Winters uses the phrase “manual imagination” to describe his process: the work, indeed the line, is always in the form of a Deleuzean becoming. The hand makes the line at the same time as it forms in the mind: the line forms the mind. This is not a depiction of something previously imagined; it happens as it’s made. Shiff argues that the viewer participates in this too. This simultaneity—the manual imagination of making and experiencing—what we could rightly describe as vibration—is present in many of the contributions here.
Gabriella Moreno writes about Rilke and the ghostly—for Rilke primal—sounds produced from etched wax on phonograph cylinders. Vijay Khurana bends fragments of old family audio correspondences into strict poetic forms, phrases and verbal tics echoing across the poems. Yanina Spizzirri’s “Sound Figures Correspondences”—more correspondence, inflection—are minimalist ekphrastic poems in response to cymatic diagrams. Complementary, corresponding vibrations can be found in remnants from Katherine Smith’s Bridge Breathing 20:30 performance or Neiva Mulhern’s scores and sounds, where the field recordings that overlay still images cause the images to shimmer a little. Jessa Carta’s asemic insect paintings and sound piece offer something rhizomatic and corporeal—painted traces of animal body.
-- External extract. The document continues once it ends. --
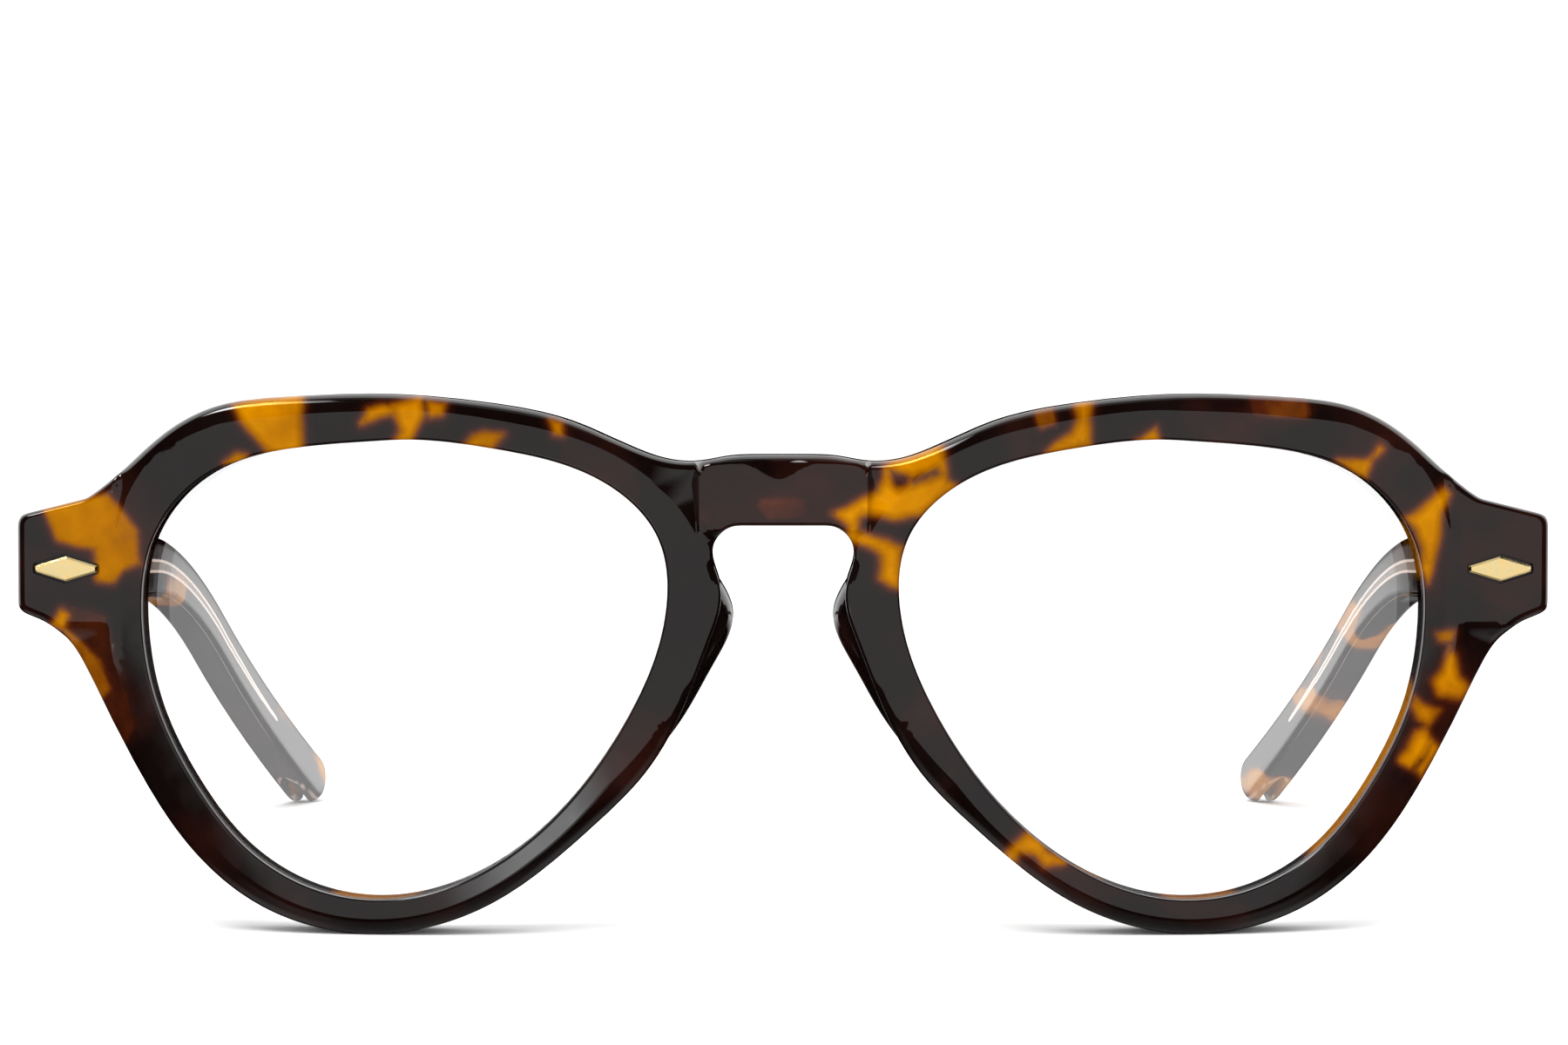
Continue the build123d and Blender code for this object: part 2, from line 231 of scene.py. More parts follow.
def slab(name, outer, holes, creases, spacing, low, high, place, wall, hole_wall=(), flare=None, sharp=38):
    """A closed piece with an outline drawn in a plane and two faces given by depth functions.

    outer and holes are loops; creases are further loops, or parts of them, that the mesh follows. low and
    high give the depth of each face at 2-D points; place turns 2-D points and depths into 3-D. wall and
    hole_wall are lists of (share of the way from low to high, outset) for the rings between the two faces,
    where an outset is a length or a function of the ring's points. flare moves the 2-D points of the high
    face.
    """
    made, triangles, new_index = flat_mesh(outer, holes, creases, spacing)
    low_depth, high_depth = low(made), high(made)
    verts = [place(made, low_depth), place(flare(made) if flare else made, high_depth)]
    count = len(made)
    faces = [tuple(t) for t in triangles] + [tuple(i + count for i in t[::-1]) for t in triangles]
    total = 2 * count
    start = 0
    for number, loop in enumerate([outer, *holes]):
        ids = [int(new_index[start + i]) for i in range(len(loop))]
        start += len(loop)
        ids = [i for k, i in enumerate(ids) if i != ids[k - 1]]
        ring = made[ids]
        out = outward(ring)
        rings = [ids]
        for share, outset in (wall if number == 0 else hole_wall):
            depth = low_depth[ids] * (1 - share) + high_depth[ids] * share
            shift = outset(ring)[:, None] if callable(outset) else outset
            verts.append(place(ring + out * shift, depth))
            rings.append(list(range(total, total + len(ids))))
            total += len(ids)
        rings.append([i + count for i in ids])
        for first, second in zip(rings, rings[1:]):
            for k in range(len(ids)):
                after = (k + 1) % len(ids)
                faces.append((first[k], first[after], second[after], second[k]))
    return mesh_piece(name, np.vstack(verts), faces, sharp)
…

Winters’s 1995 mixed media version of Crystal Lattice is much more unsteady. This one is a negative of the first, with rough black charcoal scratches forming a ground behind the crystal, like a series of overlapping, refractive shadows. These two pieces make a vibratory pair, much like these works: in the artists’ own collections and across the volume: an imaginative and material resonance.